0

I have successfully changed the color of underlines using below link code. Can anyone help me how to remove underlines from PDF, the underlines i have find using below link code.

Traverse whole PDF and change blue color to black ( Change color of underlines as well) + iText

Below is my code that are finding hyperlinks and changing their colors to black. I have to modify this code to remove those underlines.

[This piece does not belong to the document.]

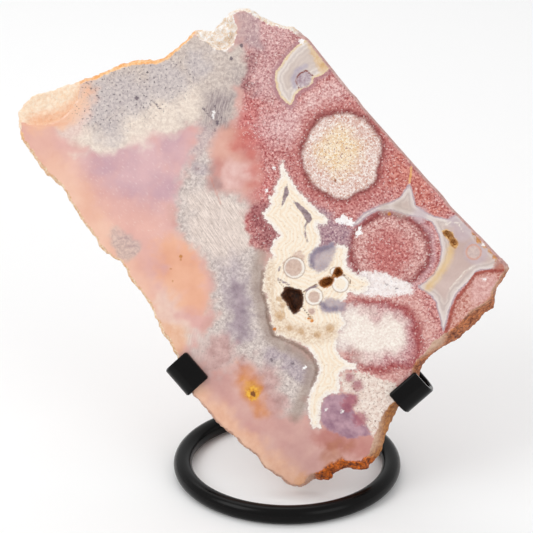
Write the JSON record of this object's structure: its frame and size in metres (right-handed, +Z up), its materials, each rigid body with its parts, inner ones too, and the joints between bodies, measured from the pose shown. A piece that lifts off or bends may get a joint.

PdfCanvasEditor editor = new PdfCanvasEditor() {
    @Override
    protected void write(PdfCanvasProcessor processor, PdfLiteral operator, List<PdfObject> operands)
    {
        String operatorString = operator.toString();

        if (SET_FILL_RGB.equals(operatorString) && operands.size() == 4) {
            if (isApproximatelyEqual(operands.get(0), 0) &&
                    isApproximatelyEqual(operands.get(1), 0) &&
                    isApproximatelyEqual(operands.get(2), 1)) {
                super.write(processor, new PdfLiteral("g"), Arrays.asList(new PdfNumber(0), new PdfLiteral("g")));
                return;
            }
        }

        if (SET_STROKE_RGB.equals(operatorString) && operands.size() == 4) {
            if (isApproximatelyEqual(operands.get(0), 0) &&
                    isApproximatelyEqual(operands.get(1), 0) &&
                    isApproximatelyEqual(operands.get(2), 1)) {
                super.write(processor, new PdfLiteral("G"), Arrays.asList(new PdfNumber(0), new PdfLiteral("G")));
                return;
            }
        }

        super.write(processor, operator, operands);
    }

    boolean isApproximatelyEqual(PdfObject number, float reference) {
        return number instanceof PdfNumber && Math.abs(reference - ((PdfNumber)number).floatValue()) < 0.01f;
    }

    final String SET_FILL_RGB = "rg";
    final String SET_STROKE_RGB = "RG";
};
for (int i = 1; i <= pdfDocument.getNumberOfPages(); i++) {
    editor.editPage(pdfDocument, i);
}

Edited:

Accepted answer is not working for below files:

https://raad-dev-test.s3.ap-south-1.amazonaws.com/36/2019-08-30/021549Orig1s025_aprepitant_clinpharm_prea_Mac.pdf (Page 41)

https://raad-dev-test.s3.ap-south-1.amazonaws.com/36/2019-08-30/400_206494S5_avibactam_and_ceftazidine_unireview_prea_Mac.pdf (Page 60).

Please Help.

Asad Rao
  • 3,190
  • 1
  • 22
  • 26

1 Answers1

2

As described in a comment in the context of the referenced question

it is easy to make the editor class above remove vector graphics by replacing fill or stroke instructions by instructions dropping the current path without drawing it. If only doing so in case of the applicable current color being blue, that would likely do the job in case of your example PDFs. But beware, in documents with other graphics with blue elements (e.g. logos), these would be mutilated, too.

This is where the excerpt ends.